WEST: I'm not talking about pressure from us (ph). I'm talking about pressure from black people. We're talking about pressure on the president.

GRANDERSON: Do I think President Obama should have been more vocal in regards to these type of cases? Personally I think he has been as vocal as I would expect a president of the United States to be, not the president of black people, but the president of the United States to be.

WEST: No. Not me. Not me.

GRANDERSON: My question is -- my question is, why aren't enough black leaders...

WEST: Yes.

GRANDERSON: ...rallying around this message and being asked for --


BORGER: OK. OK, guys, guys. I'm going to have to leave it there. We're going to have to --


BORGER: Well, we'll come back --


BORGER: We have to pay for the show so we will come back and talk about that and Marion Barry and the death of Marion Barry when we come back in a moment.


BORGER: We wanted to spend a moment today talking about former Washington, D.C. mayor, Marion Barry, who has just died at the age of 78. He was a controversial figure here in D.C. to be sure. He was busted on tape smoking crack cocaine and served six months in prison on a drug possession charge in the early '90s. But after his time behind bars, he had a comeback. He was re-elected mayor, went on to represent Washington's poorest districts as a city councilman until his death.

Cornel West, I want to start with you about your reaction to the death of Marion Barry?

WEST: Marion Barry, he was my dear brother. He was a great freedom fighter (INAUDIBLE). He went on to leadership. Yes. He had his own flaws but understood very much what our Latino brothers and sisters understand and I applause the executive order of the president -- you had to put power, pressure, (INAUDIBLE) without a demand. It never will, it never did, and he understood that and God bless his soul. And we need to put pressure on this president to help our young brothers and sisters from (ph) getting (ph) shot (ph).

WALLIS: (INAUDIBLE) with all civil rights (INAUDIBLE) represented Ferguson has to move from a moment to a movement. A movement around racial policing. A criminal justice system -- the disparities are so great. And that's an issue with the faith community. It's an issue for all of us. As dads and moms in the faith -- little league baseball coach and my kids' teammates were black. Had a conversation with their dads that my white kids don't have. This is a wrong that has to be righted.

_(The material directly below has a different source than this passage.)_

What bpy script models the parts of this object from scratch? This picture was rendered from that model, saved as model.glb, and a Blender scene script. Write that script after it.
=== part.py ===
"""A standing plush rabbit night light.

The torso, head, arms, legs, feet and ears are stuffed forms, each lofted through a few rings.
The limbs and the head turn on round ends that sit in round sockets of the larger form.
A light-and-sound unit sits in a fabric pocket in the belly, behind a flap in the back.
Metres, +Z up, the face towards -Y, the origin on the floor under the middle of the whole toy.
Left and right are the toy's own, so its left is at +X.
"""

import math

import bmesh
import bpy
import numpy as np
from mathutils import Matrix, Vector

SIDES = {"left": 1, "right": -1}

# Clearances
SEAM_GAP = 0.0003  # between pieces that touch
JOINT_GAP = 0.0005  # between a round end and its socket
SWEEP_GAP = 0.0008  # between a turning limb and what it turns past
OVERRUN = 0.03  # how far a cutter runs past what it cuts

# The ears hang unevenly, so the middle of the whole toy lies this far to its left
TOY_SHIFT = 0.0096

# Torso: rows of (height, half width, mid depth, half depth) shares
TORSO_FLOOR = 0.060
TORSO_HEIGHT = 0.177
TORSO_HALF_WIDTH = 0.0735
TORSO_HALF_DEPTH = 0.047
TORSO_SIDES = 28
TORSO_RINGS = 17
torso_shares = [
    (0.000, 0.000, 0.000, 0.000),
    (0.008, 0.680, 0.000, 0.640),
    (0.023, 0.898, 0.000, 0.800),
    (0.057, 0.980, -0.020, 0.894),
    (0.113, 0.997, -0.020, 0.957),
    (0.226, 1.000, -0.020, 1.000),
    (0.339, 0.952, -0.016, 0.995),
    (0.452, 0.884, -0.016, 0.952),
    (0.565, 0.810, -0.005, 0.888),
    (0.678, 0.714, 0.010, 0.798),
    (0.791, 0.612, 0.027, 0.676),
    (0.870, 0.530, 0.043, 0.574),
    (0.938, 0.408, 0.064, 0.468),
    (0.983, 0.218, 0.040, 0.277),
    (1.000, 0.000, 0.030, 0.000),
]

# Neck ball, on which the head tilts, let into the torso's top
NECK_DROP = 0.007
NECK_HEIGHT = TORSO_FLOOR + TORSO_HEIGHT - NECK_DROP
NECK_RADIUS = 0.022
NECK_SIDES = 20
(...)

Ferguson -- and I want to -- Michael Brown Sr., said this and I want to read what Michael Brown Sr. said. I love this. He said hurting others or destroying property is not the answer. No matter what the grand jury decides, I do not want my son's death to be in vain. I want it to lead to incredible change, positive change, change that makes the St. Louis region better for everyone. That expresses my hope, too. How do we make Ferguson into a movement that changes this racialized criminal justice system.

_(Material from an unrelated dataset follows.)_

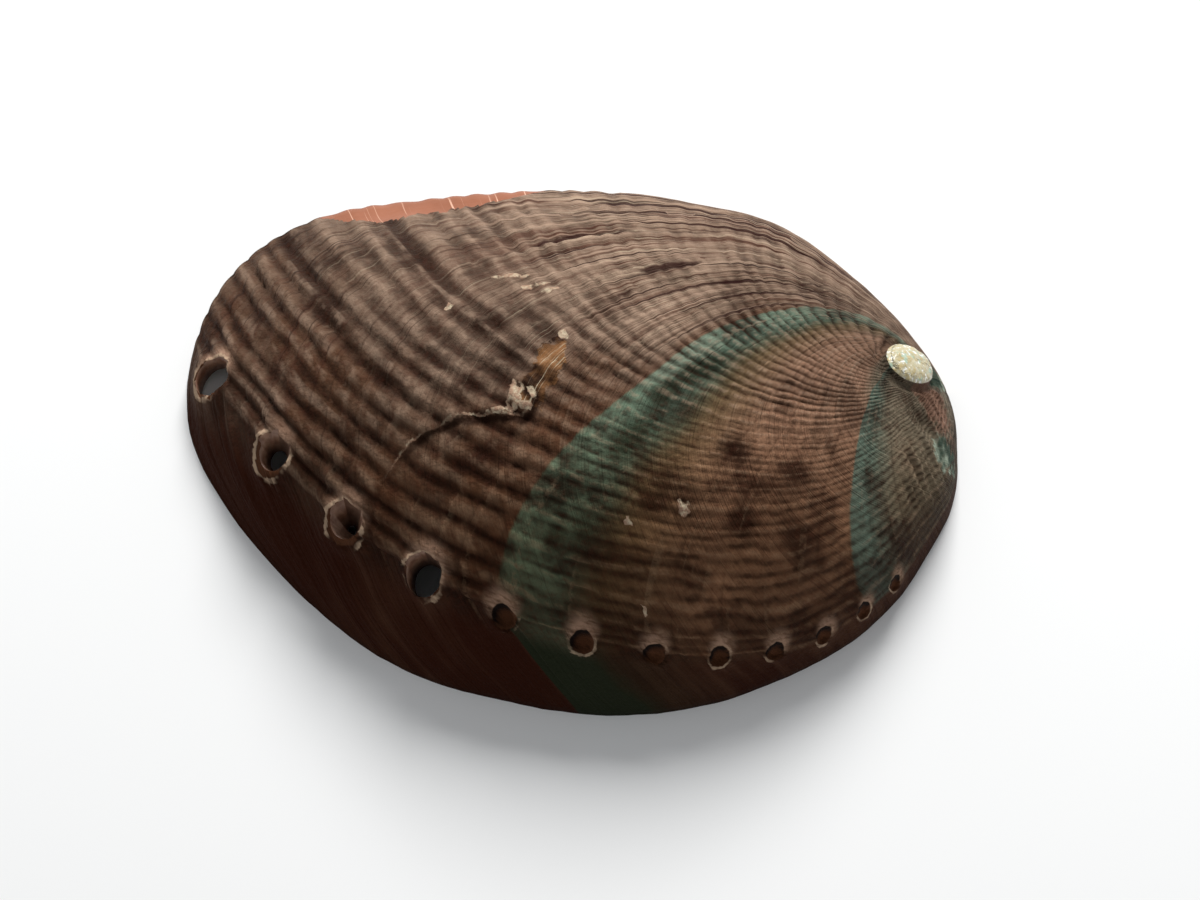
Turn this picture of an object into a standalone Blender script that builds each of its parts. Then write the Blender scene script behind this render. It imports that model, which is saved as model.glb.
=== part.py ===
"""An abalone shell lying on its rim, back up, as one closed solid.

The frame is in metres with +Z up. The origin lies under the middle of the shell, on the surface it rests on.
+X points to the spire, -X to the front of the growing lip, and -Y to the side with the row of holes.

The shell is built the way it grew. The lip is swept back in age round the spire, turning and shrinking, so
every column of the mesh is a spiral rib and every row is a former lip.
"""

import math

import bmesh
import bpy
import numpy as np
from mathutils import Vector

MM = 0.001

# The rim in plan, in millimetres, from the right of the spire round the far side, the lip and the hole side.
RIM_MM = (
    (62.5, 3.1), (60.9, 9.9), (58.8, 14.2), (53.9, 21.7), (44.6, 31.6), (34.1, 39.6),
    (21.7, 43.5), (2.3, 46.1), (-23.5, 44.6), (-45.4, 39.6), (-53.5, 33.7), (-59.9, 24.3),
    (-62.5, 14.4), (-62.4, 3.5), (-58.1, -6.9), (-44.8, -24.3), (-28.8, -37.3), (-10.1, -43.8),
    (7.1, -46.1), (22.7, -44.0), (35.9, -38.9), (46.2, -32.5), (53.9, -24.3), (58.8, -16.0),
    (61.8, -9.6), (62.6, -2.1),
)
HEIGHT = 34.0 * MM
SPIRE = np.array((53.9, 8.2)) * MM
SUMMIT = np.array((8.0, -6.0)) * MM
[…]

IFILL: You know it's about -- it's about accountability. We talk the -- we want the accountability for the individual police officers but there's a larger accountability.

WALLIS: That's right.

IFILL: If you look at Ferguson, probably nobody is sitting around this table can tell you the name of the mayor of Ferguson, any city councilperson, or the town manager who by the way hires the police chief, has the ability to fire the police chief.



BORGER: Yes, we could.

IFILL: But you could. You would know Marion Barry. You know de Blasio in New York. You don't know any of those local leaders. That's part of why I resisted this -- the president should come and make the speech. Between the chief of police and the president of the United States, there are all of these elected officials who have gotten off the hook. They've been hiding out. You don't know that John Shaw is the city (ph) manager. In this --


IFILL: No, no. I get it, I get it, I get it. But it goes to his point about accountability.

WEST: Yes, yes, yes.

IFILL: The accountability is broader than for just the president or even just this police officer. It's an accountability of American leadership --


BORGER: OK. I want L.Z. to get the last word here. And we've been talking about Marion Barry, we've been talking about President Obama. Two completely different types of politicians who book ended the civil rights movement I would say in many ways.

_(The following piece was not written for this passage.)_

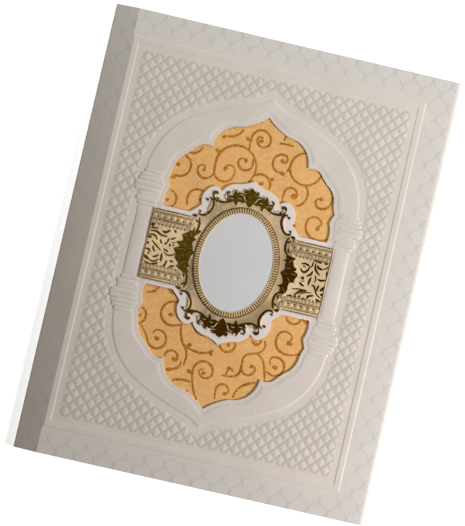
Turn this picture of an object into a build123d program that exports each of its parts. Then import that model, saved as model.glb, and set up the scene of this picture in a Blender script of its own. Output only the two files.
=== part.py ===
from build123d import *
import math
import os

os.makedirs("parts", exist_ok=True)

# Wedding invitation card, lying closed on its back panel, in millimetres.
# X runs across the card from the fold on the left, Y towards its top edge, Z up.
# The origin is under the middle of the card's box, at the table.

# The folded cover
card_width = 181.0
card_height = 230.0
sheet = 0.45
fold_radius = 1.0
hinge_strip = 12.0
crease_radius = 1.2
front_height = 4.2
back_overhang = 1.5

# The inner leaves, one closed stack
leaves_thickness = 1.4
leaves_inset = 3.0
leaves_from_fold = 14.0
rest_gap = 0.03

# The sheet that is glued behind the windows
lining_thickness = 0.3
lining_overlap = 6.0

# The moulded frame and the field inside it
margin = 13.5
free_margin = 14.5
band_width = 3.9
band_rise = 0.45
band_slope = 0.3
field_gap = 2.6
diamond_width = 5.9
diamond_height = 6.4
diamond_valley = 0.15
diamond_foot = 0.02
diamond_rise = 0.5

# The arch plate round the windows, and the lower rim along them
plate_rise = 0.45
plate_slope = 0.2
plate_half_width = 55.3
plate_spring = 37.0
plate_apex = 86.0
plate_to_field = 3.2
rim_width = 3.0
press_wall = 0.6

# The two scalloped windows
window_apex = 75.5
window_half_width = 43.3
window_foot = 20.0
foot_inset = 1.0
foot_inner = 28.6
crest_top = 42.4

# Columns and their capitals
column_inner = 47.2
column_outer = 55.0
column_half_height = 17.2
column_rise = 0.75
capital_inner = 46.4
capital_slope = 0.3
# Each moulding: its lower and upper edge, how far out it reaches and how high it stands
capital_mouldings = (
    (17.6, 19.6, 55.8, 0.60),
    (20.2, 24.6, 57.4, 0.75),
    (25.4, 31.8, 59.3, 0.95),
    (32.6, 36.6, 57.4, 0.70),
)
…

Could President Obama learn something from Marion Barry's activism?

GRANDERSON: Well, I think we forget he had a life before he became President Obama.


GRANDERSON: He was a Marion Barry, if you will, for the City of Chicago. That man -- that man --

WEST: No, no. He was never the Marion Barry of Chicago.

GRANDERSON: No, no, no, no, no. What I'm saying -- what I'm saying is -- let me finish.

WEST: Marion was a courageous brother --


GRANDERSON: Would you allow me to finish.


GRANDERSON: I know you have your issue with the president.


WEST: Is the truth.


GRANDERSON: What I'm saying -- what I'm saying is that that man could have left that area...

WEST: Yes.

GRANDERSON: ...with his pedigree and have gone on and made himself rich. Instead...

WEST: Yes. I agree with that.

GRANDERSON: ...he stayed on the south side of --


WEST: I agree with that. I agree with that --

GRANDERSON: And helped those less fortunate.

WEST: That doesn't make him Marion Barry.

GRANDERSON: In that regard -- in that regard he was like a Marion Barry because he had other options and he chose to help people...


GRANDERSON: ...who were less fortunate and in for that he needs to be applauded for and he did that before he was president, and he's doing it as president, and I suspect he will do it after that. BORGER: And you're going to get the last word on that. Thanks

so much to our panel or being here today, Cornel West, Jim Wallis, Sherrilyn Ifill, and L.Z. Granderson.

And we'll be right back.


BORGER: And thanks for watching STATE OF THE UNION. I'm Gloria Borger in Washington. Candy will be back here next week.

Fareed Zakaria, "GPS," starts right now.